Some solder connections sometimes exhibit poor wetting and possess a greyish, porous appearance after soldering. It is recognized by dark, non-reflective, rough surfaces of an alloy that should supposedly be bright and shiny.
- One of the major causes listed is insufficient heat absorbed by the solder. This happens due to the heat present to reflow the solder is not adequate.
- Many times, during SMT soldering, the flux seems incapable of accomplishing the task. This can be due to insufficient cleaning of the components and, or the PCB pads before they go for soldering. Too many impurities in the solder solution can also lead to the defect.

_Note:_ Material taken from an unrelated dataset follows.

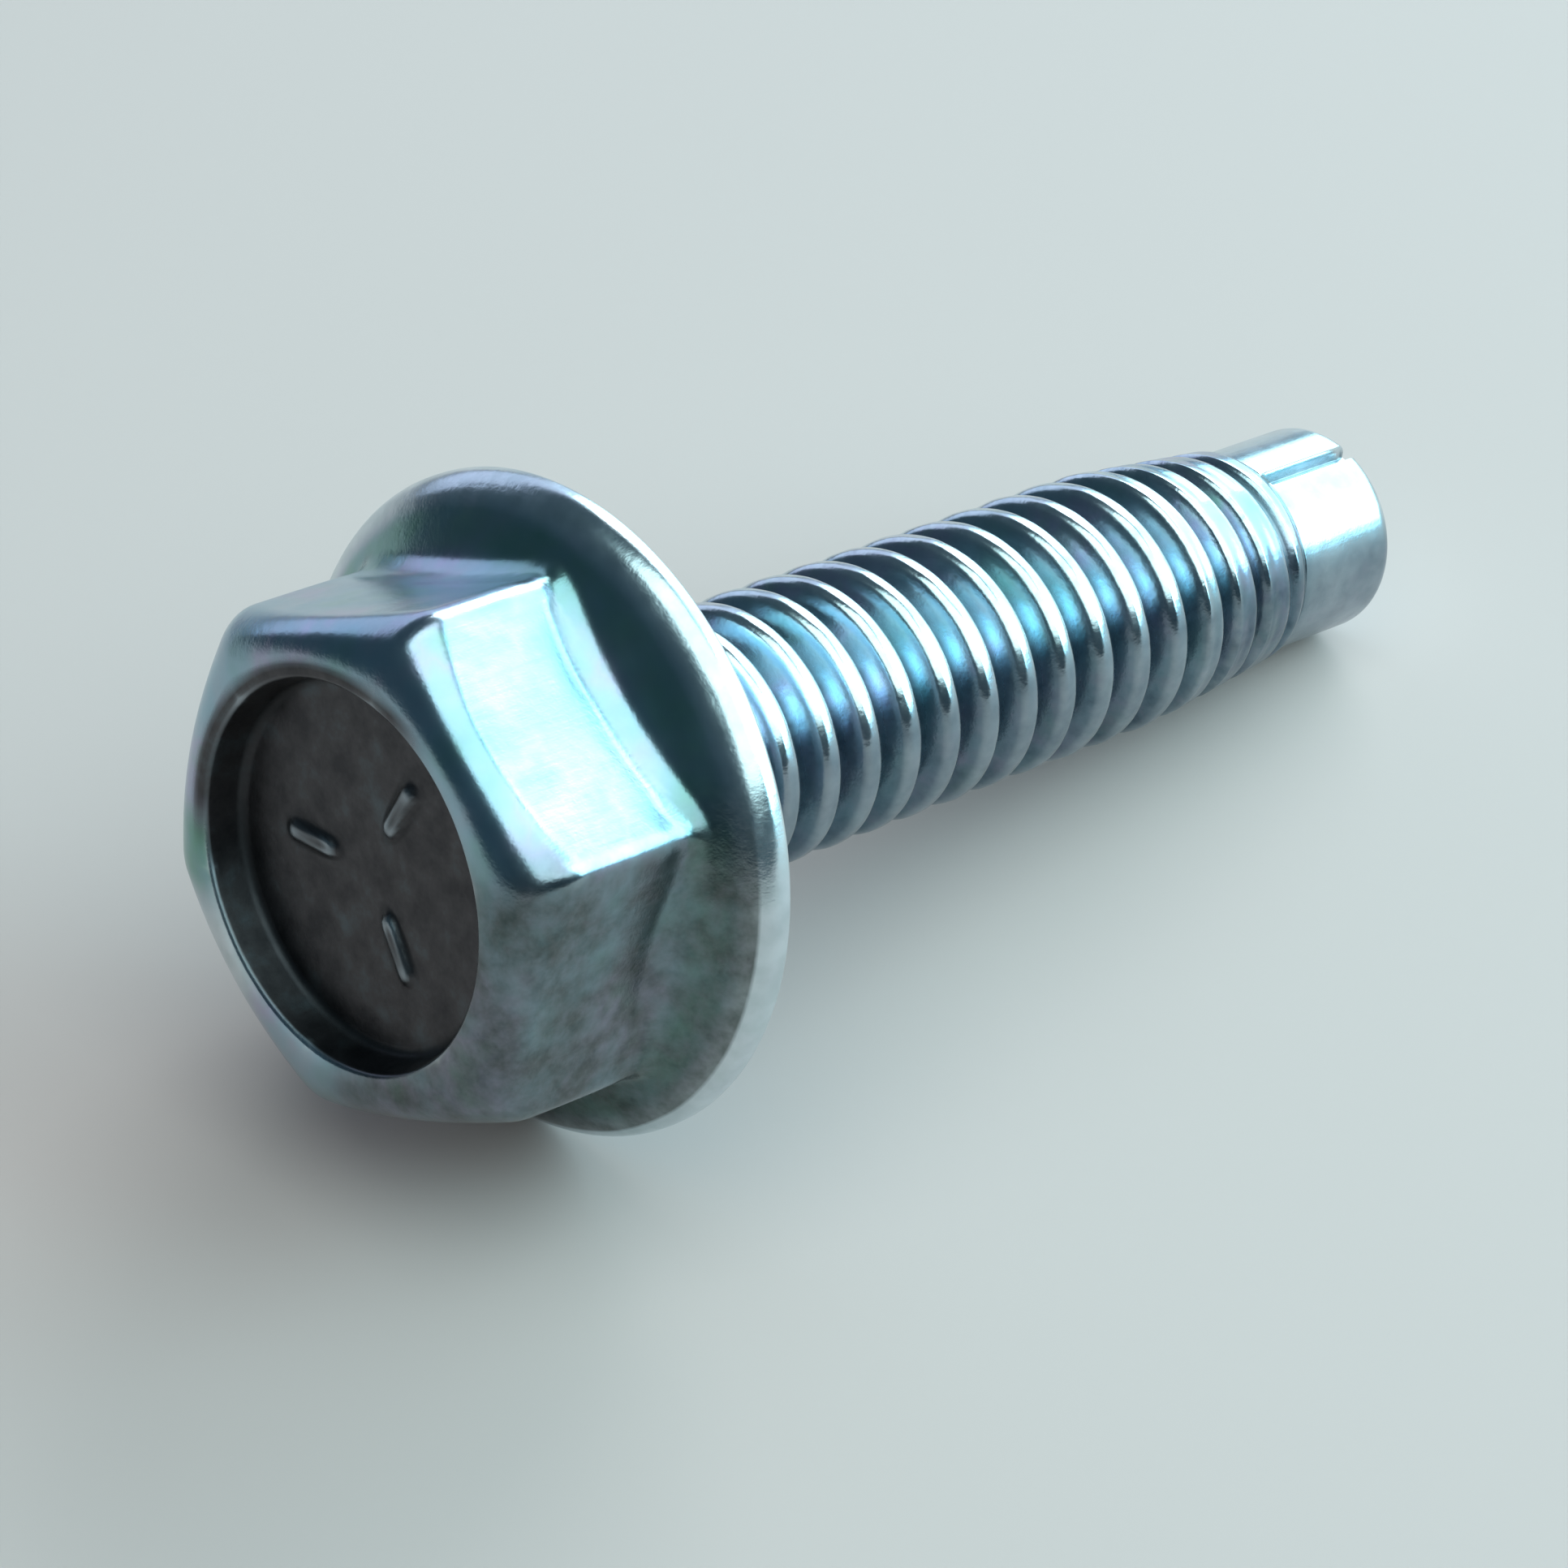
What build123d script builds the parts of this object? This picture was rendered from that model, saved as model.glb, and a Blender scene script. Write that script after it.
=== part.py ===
from build123d import *
import math
import os

# ---------------------------------------------------------------- flange bolt
# 1/4-20 UNC x 1 in body bolt with an indented hexagon head, a cone flange
# formed with the head, a thread up to the flange and a slotted dog point.
# Millimetres. The bolt is drawn along its own axis, with the bearing face of
# the flange at x = 0, the head on -X and the tip on +X. It is then laid down
# as it comes to rest on a flat surface, on the flange rim and the point.

major_r = 3.125          # outside radius of the thread (1/4 in class 2A)
root_r = 2.39            # radius at the bottom of the thread
pitch = 1.27             # 20 threads per inch
length = 25.4            # bearing face to tip
across_flats = 11.11     # 7/16 in hexagon
head_h = 6.10            # bearing face to the top of the head
flange_r = 7.50          # outside radius of the flange
rim_t = 0.66             # thickness of the rim
rim_round = 0.20         # rounding on both edges of the rim
cone_deg = 30.0          # slope of the upper side of the flange
land_r = 4.62            # flat ring at the top of the head, out to this radius
crown_round = 1.83       # rounding from there down over the hexagon corners
mouth_r = 4.35           # recess at the top of the head
floor_r = 4.18           # flat floor of the recess
recess_d = 0.95          # depth of the recess
dish = 0.20              # rounding between recess wall and floor
point_r = 2.50           # dog point
point_round = 0.40       # rounding of its end
full_thread_x = 17.5     # the crests start to draw in here
thread_end_x = 21.9      # the last crest meets the dog point here
crest_end_r = 2.66       # outside radius of the last crest
neck_r = 3.30            # cone under the flange
neck_x = 0.35
groove_start_x = 0.95    # middle of the groove where it starts, near the flange
turns = 16               # whole turns of the groove
slot_w = 0.42            # lengthwise slot in the side of the dog point
slot_depth = 0.42
slot_start_x = 21.7
slot_deg = 14.7          # place of the slot round the axis, from the top
hex_roll_deg = 4.7       # place of a hexagon corner round the axis, from the top

NODE = "flange_bolt"
tan = lambda deg: math.tan(math.radians(deg))


def turned(points):
    """A solid of revolution about X from (x, r) points of half its section."""
    face = make_face(Polyline([(x, r, 0) for x, r in points], close=True))
    return revolve(face, axis=Axis.X, revolution_arc=360)


# ------------------------------------------------------------------- the head
prism = extrude(
    Plane.YZ.offset(-head_h) * Rot(0, 0, hex_roll_deg + 90) * RegularPolygon(across_flats / 2, 6, major_radius=False),
    head_h - 0.55,
)
crown_low = (-head_h + crown_round, land_r + crown_round)
crown_mid = (
    -head_h + crown_round * (1 - math.sqrt(0.5)),
    land_r + crown_round * math.sqrt(0.5),
)
crown_line = (
    Line((-head_h, 0, 0), (-head_h, land_r, 0))
    + ThreePointArc((-head_h, land_r, 0), (*crown_mid, 0), (*crown_low, 0))
    + Line((*crown_low, 0), (0, crown_low[1], 0))
    + Line((0, crown_low[1], 0), (0, 0, 0))
    + Line((0, 0, 0), (-head_h, 0, 0))
)
crown = revolve(make_face(crown_line), axis=Axis.X, revolution_arc=360)
hexagon = prism & crown

flange_top = rim_t + (flange_r - 4.0) * tan(cone_deg)
flange = turned([
    (-flange_top, 0),
    (-flange_top, 4.0),
    (-rim_t, flange_r),
    (0, flange_r),
    (0, 0),
])
rim_edges = [e for e in flange.edges() if abs(e.length - 2 * math.pi * flange_r) < 0.2]
flange = fillet(rim_edges, rim_round)

head = hexagon + flange
base_edges = [
    e for e in head.edges()
    if -3.4 < e.center().X < -0.9 and 5.3 < math.hypot(e.center().Y, e.center().Z) < 6.6
    and abs(e.tangent_at(0.5).X) < 0.7
]
print("edges at the foot of the hexagon", len(base_edges))
head = fillet(base_edges, 0.45)

recess_face = Polyline([
    (-head_h - 0.5, 0, 0),
    (-head_h - 0.5, mouth_r + 0.5 * (mouth_r - floor_r) / recess_d, 0),
    (-head_h + recess_d, floor_r, 0),
    (-head_h + recess_d, 0, 0),
], close=True)
recess_face = make_face(recess_face)
corner = [v for v in recess_face.vertices() if abs(v.X + head_h - recess_d) < 1e-6 and v.Y > 1]
recess = revolve(fillet(corner, dish), axis=Axis.X, revolution_arc=360)
head -= recess

# ------------------------------------------------------------------ the shank
# A turned blank, with a cone under the flange, crests that draw in towards the
# point, and the plain dog point. The thread is a right-hand V groove cut into
# it turn by turn, so the crests keep the blank's own cylinder.
blank = turned([
    (-0.8, 0),
    (-0.8, neck_r),
    (0, neck_r),
    (neck_x, major_r),
    (full_thread_x, major_r),
    (thread_end_x, crest_end_r),
    (thread_end_x + 0.25, point_r),
    (length, point_r),
    (length, 0),
])
tip_edge = [e for e in blank.edges() if abs(e.center().X - length) < 1e-6 and abs(e.length - 2 * math.pi * point_r) < 0.1]
blank = fillet(tip_edge, point_round)

half_crest = pitch / 16
reach = 0.12             # the cutter stands this far outside the crests
cutter_r = major_r + reach
depth = cutter_r - root_r
half_mouth = pitch / 2 - half_crest + reach * tan(30)
half_foot = half_mouth - depth * tan(30)
cutter = sweep(
    make_face(Polyline([
        (cutter_r, 0, -half_mouth),
        (cutter_r - depth, 0, -half_foot),
        (cutter_r - depth, 0, half_foot),
        (cutter_r, 0, half_mouth),
    ], close=True)),
    path=Helix(pitch, pitch, cutter_r),
    is_frenet=True,
)
cutter = Rot(0, 90, 0) * Rot(0, 0, 40) * cutter
shank = blank
for turn in range(turns):
    shank -= Pos(groove_start_x + turn * pitch, 0, 0) * cutter
slot = (
    Rot(slot_deg, 0, 0)
    * Pos((slot_start_x + length + 1) / 2, 0, point_r)
    * Box(length + 1 - slot_start_x, slot_w, 2 * slot_depth)
)
shank -= slot

bolt = head + shank
print("volumes", round(head.volume, 1), round(shank.volume, 1), round(bolt.volume, 1), len(bolt.solids()))

# ------------------------------------------------- laid down as it comes to rest
x_rim, r_rim = -rim_round, flange_r - rim_round
x_tip, r_tip = length - point_round, point_r - point_round
tilt = 0.0
for _ in range(40):  # both rounded edges touch the surface
    s_, c_ = math.sin(tilt), math.cos(tilt)
    low_rim = x_rim * s_ + r_rim * c_ + rim_round
    low_tip = x_tip * s_ + r_tip * c_ + point_round
    tilt += (low_rim - low_tip) / (x_tip - x_rim)
lift = low_rim
print("tilt", round(math.degrees(tilt), 4), "lift", round(lift, 4))

# rotate about Y so that +X goes down, then stand the lowest points on z = 0
laid = Rot(0, math.degrees(tilt), 0) * bolt
box = laid.bounding_box()
print("box", box.min, box.max)
centre_x = (box.min.X + box.max.X) / 2
laid = Pos(-centre_x, 0, lift) * laid
print("bearing face centre", (-centre_x, 0, lift), "axis", (math.cos(tilt), 0, -math.sin(tilt)))

os.makedirs("parts", exist_ok=True)
laid.label = NODE
export_step(laid, f"parts/{NODE}.step")
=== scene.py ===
import math
import bpy
import bmesh
import numpy as np
from mathutils import Matrix, Vector


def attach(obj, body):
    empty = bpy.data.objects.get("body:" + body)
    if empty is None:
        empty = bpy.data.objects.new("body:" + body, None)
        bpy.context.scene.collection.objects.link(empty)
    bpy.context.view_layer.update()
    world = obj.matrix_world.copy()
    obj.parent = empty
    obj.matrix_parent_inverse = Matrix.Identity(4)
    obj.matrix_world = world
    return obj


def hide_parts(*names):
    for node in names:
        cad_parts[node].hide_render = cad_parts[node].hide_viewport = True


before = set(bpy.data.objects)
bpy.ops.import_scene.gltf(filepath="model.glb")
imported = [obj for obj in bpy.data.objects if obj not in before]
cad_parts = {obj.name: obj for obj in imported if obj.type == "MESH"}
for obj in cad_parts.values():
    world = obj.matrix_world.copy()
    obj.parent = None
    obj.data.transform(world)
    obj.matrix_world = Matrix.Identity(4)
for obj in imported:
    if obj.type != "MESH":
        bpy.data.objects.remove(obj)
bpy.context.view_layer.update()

# ------------------------------------------------------------------ sizes, mm
MAJOR, ROOT, PITCH = 3.125, 2.39, 1.27
LENGTH, AF, HEAD = 25.4, 11.11, 6.10
FLANGE_R, RIM_T, RIM_ROUND = 7.50, 0.66, 0.20
CONE = math.tan(math.radians(30))
LAND_R, CROWN_FLAT, CROWN_CORNER = 4.58, 0.85, 1.60
MOUTH_R, FLOOR_R, RECESS = 4.36, 4.18, 0.95
POINT_R, POINT_ROUND = 2.50, 0.40
HEX_ROLL = math.radians(90 + 4.7)
SLOT_AT = math.radians(90 + 14.7)
SLOT_HALF, SLOT_DEPTH = 0.21, 0.42
THREAD_FULL, THREAD_END, CREST_END = 17.5, 21.9, 2.66

TILT = math.radians(11.2139)
BEARING = (-9.207073939297565, 0.0, 7.32173277795964)
CT, ST = math.cos(TILT), math.sin(TILT)


def to_row(p):
    """Bolt coordinates (x along the axis, y, z) in mm to row coordinates in metres."""
    p = np.asarray(p, float)
    x = BEARING[0] + CT * p[..., 0] + ST * p[..., 2]
    y = p[..., 1]
    z = BEARING[2] - ST * p[..., 0] + CT * p[..., 2]
    return np.stack([x, y, z], -1) * 0.001


# --------------------------------------------------------------- smooth noise
rng = np.random.default_rng(7)
TABLE = rng.random((32, 32, 32))


def noise3(p):
    """Value noise from 0 to 1 at the points p, one lattice step a unit."""
    p = np.asarray(p, float)
    i = np.floor(p).astype(int)
    f = p - i
    f = f * f * (3 - 2 * f)
    out = 0.0
    for dx in (0, 1):
        for dy in (0, 1):
            for dz in (0, 1):
                w = (
                    (f[..., 0] if dx else 1 - f[..., 0])
                    * (f[..., 1] if dy else 1 - f[..., 1])
                    * (f[..., 2] if dz else 1 - f[..., 2])
                )
                out = out + w * TABLE[(i[..., 0] + dx) % 32, (i[..., 1] + dy) % 32, (i[..., 2] + dz) % 32]
    return out


def fnoise(p, octaves=3):
    out, amp, total = 0.0, 1.0, 0.0
    q = np.asarray(p, float)
    for _ in range(octaves):
        out = out + amp * (noise3(q) - 0.5)
        total += amp
        q = q * 2.03 + 17.3
        amp *= 0.5
    return 2 * out / total


def smoothstep(a, b, x):
    t = np.clip((np.asarray(x, float) - a) / (b - a), 0, 1)
    return t * t * (3 - 2 * t)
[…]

- The maximum reflow temperature should be high enough so that the material is reflowed thoroughly.
- The assembly should not experience any sort of movement during or immediately after reflow.
- Alloy analysis must be done to check for contaminants.
With the miniaturization of PCBs, the issues associated with PCB manufacturing are increasing. There is a requirement for tighter control on the solder process with smaller components being used on PCBs. Mitigating common errors in SMT is a major step towards increasing SMT manufacturing efficiency leading to more effective PCB assembly services.